Painting on Tradition in Madagascar
Florence sits on her porch in the shade, her face painted white.
She wets a stone in her left palm. With her right hand, she grates a piece of wood against the rough edge of the stone. A white paste forms on the surface and, using her fingers, she applies it to her cheeks.
Her daughter watches, mesmerized, as her mother’s face disappears behind a coat of white.
Florence is taking part in the practice of masonjoany, a beauty ritual used for centuries by Malagasy women to shield their skin from the sun.
Masonjoany is known island-wide to protect from the sun’s strong rays, but women also attest to its power to soften skin and remove blemishes. On special occasions masonjoany is also worn as pure decoration, the skin around the eyes painted with dots and swirls.

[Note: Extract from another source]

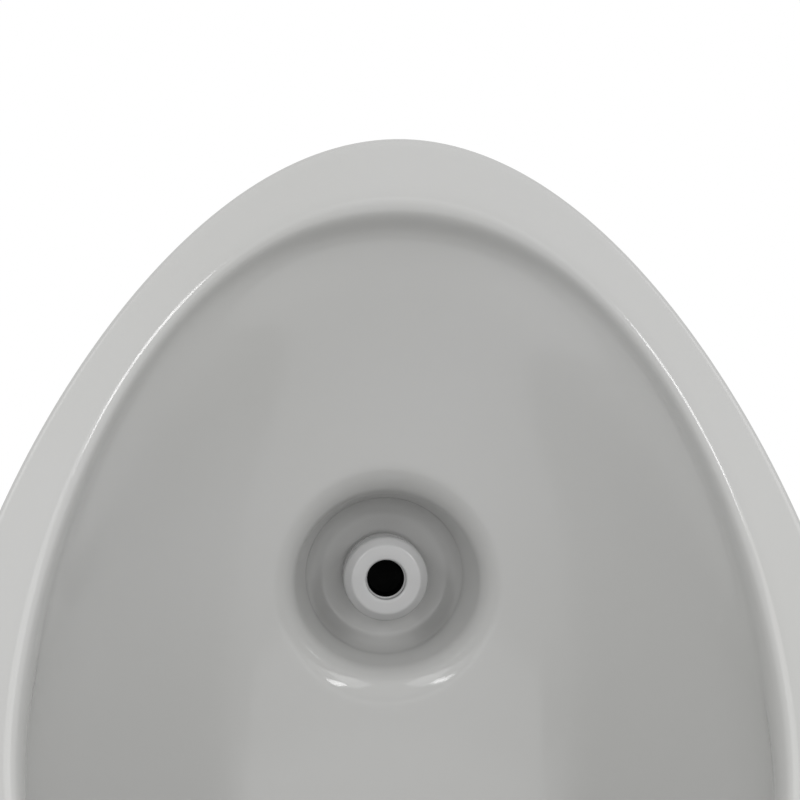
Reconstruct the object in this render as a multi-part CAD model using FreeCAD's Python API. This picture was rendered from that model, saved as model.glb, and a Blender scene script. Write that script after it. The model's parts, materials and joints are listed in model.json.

Different types of aged wood, ranging in color from white to gold, are sold for use as masonjoany at most Malagasy markets on the coasts and in some cities in the highlands. The wood is ground into a powder, mixed with water, and worn as a beauty mask in public or at home. It’s removed by wiping the skin with a dry cloth.
Florence finishes applying the white masonjoany to her face, and sets aside her tools. Her daughter is ready for school. They walk hand-in-hand up the staircase and out into the streets of Fianarantsoa, Madagascar’s second largest city.
As taxis and buses zip by, Florence and her daughter make their way to school. Even in this modern city, no one looks twice.
In Fianarantsoa and across Madagascar, women with their faces painted with masonjoany are a common sight at the market and in the streets. It’s a practice that feels as normal and modern as wearing lambahoany fabric or braided hair.
Indian traders are credited with introducing masonjoany to the island, but the practice has been made uniquely Malagasy by the use of endemic woods found most commonly in the Mahajunga and Ihosy regions of the northwest and south.
The nationwide beauty supply store Homeopharma has taken notice, selling a bottled version of the face mask for nearly ten times the price of the wood found at markets. Homeopharma’s embrace of masonjoany is emblematic of a Madagascar unwilling to part with its traditions, even as it transitions into a more urban and industrialized society.
Florence, like her mother and grandmother before her, will pass on the tradition to her daughter, putting on masonjoany out of habit as much as pride.